Aim. Only the lines starting at the one with "make_column()" and ending at the one with "obj.matrix_world = Matrix.Identity(4)" should be copied, exactly and with both ends kept.

Dataset.
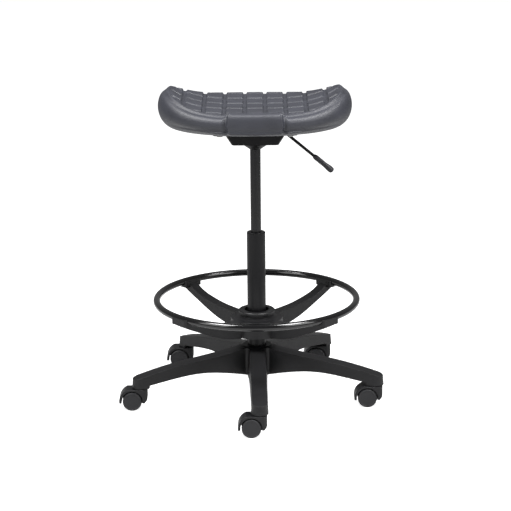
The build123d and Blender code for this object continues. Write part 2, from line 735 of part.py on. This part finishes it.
def make_seat():
    with BuildPart() as seat_board:
        with BuildSketch(Plane.XY.offset(plate_top)):
            RectangleRounded(2 * board_half_x, 2 * board_half_y, 40)
            with GridLocations(2 * bolt_x, 2 * bolt_y, 2, 2):
                Circle(5.2, mode=Mode.SUBTRACT)
        extrude(amount=board_thick)
    seat_board.part.label = "seat_board"
    export_step(seat_board.part, "parts/seat_board.step")

    # Saddle-shaped pad: the wings rise, then roll over to thin side edges
    rise = [(0, 0, 0), (90, 0, 1), (150, 0, 11), (190, 0.5, 26), (wing_x, 3, wing_rise), (238, 12, 38),
            (248, 27, 24), (253.5, 40, 9)]
    stations = rise[::-1] + [(-x, low, high) for x, low, high in rise[1:]]
    with BuildPart() as seat_pad:
        for x, low, high in stations:
            bottom = plate_top + low
            top = saddle_height + 4 + high
            half = seat_half_depth(x)
            with BuildSketch(Plane.YZ.offset(x)):
                with Locations((0, (bottom + top) / 2)):
                    RectangleRounded(2 * half, top - bottom, min(20, 0.45 * (top - bottom)))
        loft(ruled=True)
        with BuildSketch(Plane.XY.offset(plate_top - 1)):
            RectangleRounded(2 * (board_half_x + 0.3), 2 * (board_half_y + 0.3), 40)
        extrude(amount=board_thick + 3, mode=Mode.SUBTRACT)
    seat_pad.part.label = "seat_pad"
    export_step(seat_pad.part, "parts/seat_pad.step")


make_column()
make_gas_lift()
make_stems()
for position, name in enumerate(("front", "front_right", "rear_right", "rear_left", "front_left")):
    make_caster(name, front_arm + position * 360 / arm_count)
make_clamp_sleeve()
make_foot_ring()
make_mechanism()
make_lever()
make_seat()
make_star_base()
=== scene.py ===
import json
import math
import bpy
from mathutils import Matrix, Vector


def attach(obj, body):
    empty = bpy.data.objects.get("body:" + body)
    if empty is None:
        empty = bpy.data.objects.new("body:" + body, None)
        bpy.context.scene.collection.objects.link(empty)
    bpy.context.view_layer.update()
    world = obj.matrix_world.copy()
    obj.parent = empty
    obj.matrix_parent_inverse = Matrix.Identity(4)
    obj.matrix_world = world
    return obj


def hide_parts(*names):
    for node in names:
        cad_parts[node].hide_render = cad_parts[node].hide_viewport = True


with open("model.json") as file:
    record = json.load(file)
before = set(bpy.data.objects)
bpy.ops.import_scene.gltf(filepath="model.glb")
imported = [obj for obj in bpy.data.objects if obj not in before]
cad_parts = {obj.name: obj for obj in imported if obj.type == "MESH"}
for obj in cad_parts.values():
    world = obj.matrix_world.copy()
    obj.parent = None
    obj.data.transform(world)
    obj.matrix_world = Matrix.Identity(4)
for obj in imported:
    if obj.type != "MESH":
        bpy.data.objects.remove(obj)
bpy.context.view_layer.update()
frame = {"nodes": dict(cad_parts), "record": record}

nodes = frame["nodes"]


def smooth(low, high, value):
    # 0 below low, 1 above high, eased between; low may be the larger
    t = min(max((value - low) / (high - low), 0.0), 1.0)
    return t * t * (3 - 2 * t)


def linear(hexColour, alpha=1.0):
    # sRGB hex to the linear colour that sockets take
    channels = [int(hexColour[i:i + 2], 16) / 255 for i in (1, 3, 5)]
    return [c / 12.92 if c <= 0.04045 else ((c + 0.055) / 1.055) ** 2.4 for c in channels] + [alpha]


def addNode(tree, kind, settings=None, **sockets):
    # settings are the node's own properties; sockets are values, or a node or an output to link;
    # i0, i1 and so on are sockets by number
    node = tree.nodes.new(kind)
    for name, value in (settings or {}).items():
        setattr(node, name, value)
    for name, value in sockets.items():
        isNumber = name[0] == "i" and name[1:].isdigit()
        socket = node.inputs[int(name[1:]) if isNumber else name.replace("_", " ")]
        if isinstance(value, bpy.types.Node):
            value = value.outputs[0]
        if isinstance(value, bpy.types.NodeSocket):
            tree.links.new(value, socket)
        else:
            socket.default_value = value
    return node


def startMaterial(name):
    material = bpy.data.materials.new(name)
    material.use_nodes = True
    tree = material.node_tree
    tree.nodes.clear()
    shader = addNode(tree, "ShaderNodeBsdfPrincipled")
    output = addNode(tree, "ShaderNodeOutputMaterial", Surface=shader.outputs[0])
    output.location = (400, 0)
    place = addNode(tree, "ShaderNodeTexCoord").outputs["Object"]
    return material, tree, shader, place


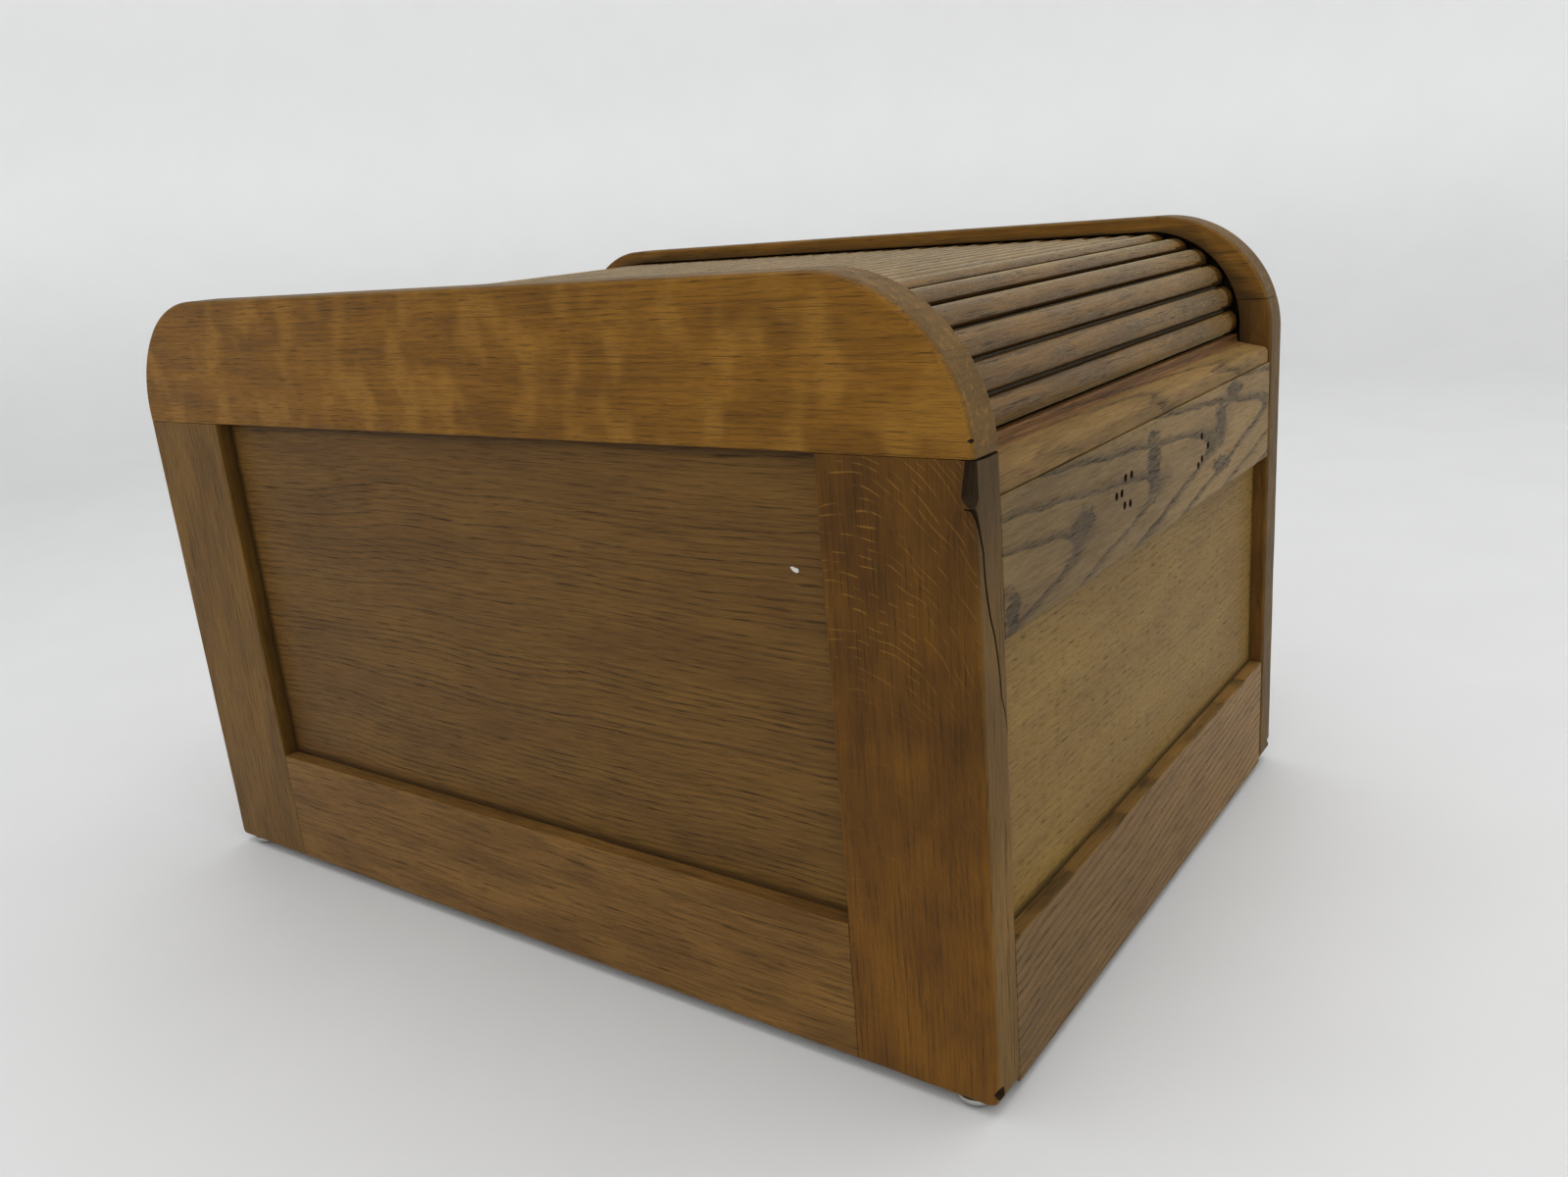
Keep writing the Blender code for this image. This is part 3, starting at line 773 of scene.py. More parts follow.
def make_inside(woods):
    make_board("bottom_board", "XY", woods["inner_board"])
    make_board("inner_back_board", "XZ", woods["inner_board"], 70)


def glide_profile(low, high):
    """Half of a domed glide's section, from the middle of its foot to the middle of its top."""
    radius = (high.x - low.x) / 2
    dome = high.z - low.z - GLIDE_RIM
    points = [Vector((0, low.z)), Vector((GLIDE_FOOT, low.z))]
    for step in range(1, GLIDE_DOME_STEPS + 1):
        angle = math.pi / 2 * step / GLIDE_DOME_STEPS
        points.append(Vector((GLIDE_FOOT + (radius - GLIDE_FOOT) * math.sin(angle),
                              low.z + dome * (1 - math.cos(angle)))))
    points += arc((radius - GLIDE_EASE, high.z - GLIDE_EASE), GLIDE_EASE, 0, 90, 4)
    points.append(Vector((0, high.z)))
    return points


def make_glides(material):
    for node in ("glide_front_left", "glide_front_right", "glide_rear_left", "glide_rear_right"):
        glide = turned(node + "_nail", glide_profile(*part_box(node)), GLIDE_STEPS, middle(node).xy)
        place(smooth(dyed(glide, material)), node, "box")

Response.
make_column()
make_gas_lift()
make_stems()
for position, name in enumerate(("front", "front_right", "rear_right", "rear_left", "front_left")):
    make_caster(name, front_arm + position * 360 / arm_count)
make_clamp_sleeve()
make_foot_ring()
make_mechanism()
make_lever()
make_seat()
make_star_base()
=== scene.py ===
import json
import math
import bpy
from mathutils import Matrix, Vector


def attach(obj, body):
    empty = bpy.data.objects.get("body:" + body)
    if empty is None:
        empty = bpy.data.objects.new("body:" + body, None)
        bpy.context.scene.collection.objects.link(empty)
    bpy.context.view_layer.update()
    world = obj.matrix_world.copy()
    obj.parent = empty
    obj.matrix_parent_inverse = Matrix.Identity(4)
    obj.matrix_world = world
    return obj


def hide_parts(*names):
    for node in names:
        cad_parts[node].hide_render = cad_parts[node].hide_viewport = True


with open("model.json") as file:
    record = json.load(file)
before = set(bpy.data.objects)
bpy.ops.import_scene.gltf(filepath="model.glb")
imported = [obj for obj in bpy.data.objects if obj not in before]
cad_parts = {obj.name: obj for obj in imported if obj.type == "MESH"}
for obj in cad_parts.values():
    world = obj.matrix_world.copy()
    obj.parent = None
    obj.data.transform(world)
    obj.matrix_world = Matrix.Identity(4)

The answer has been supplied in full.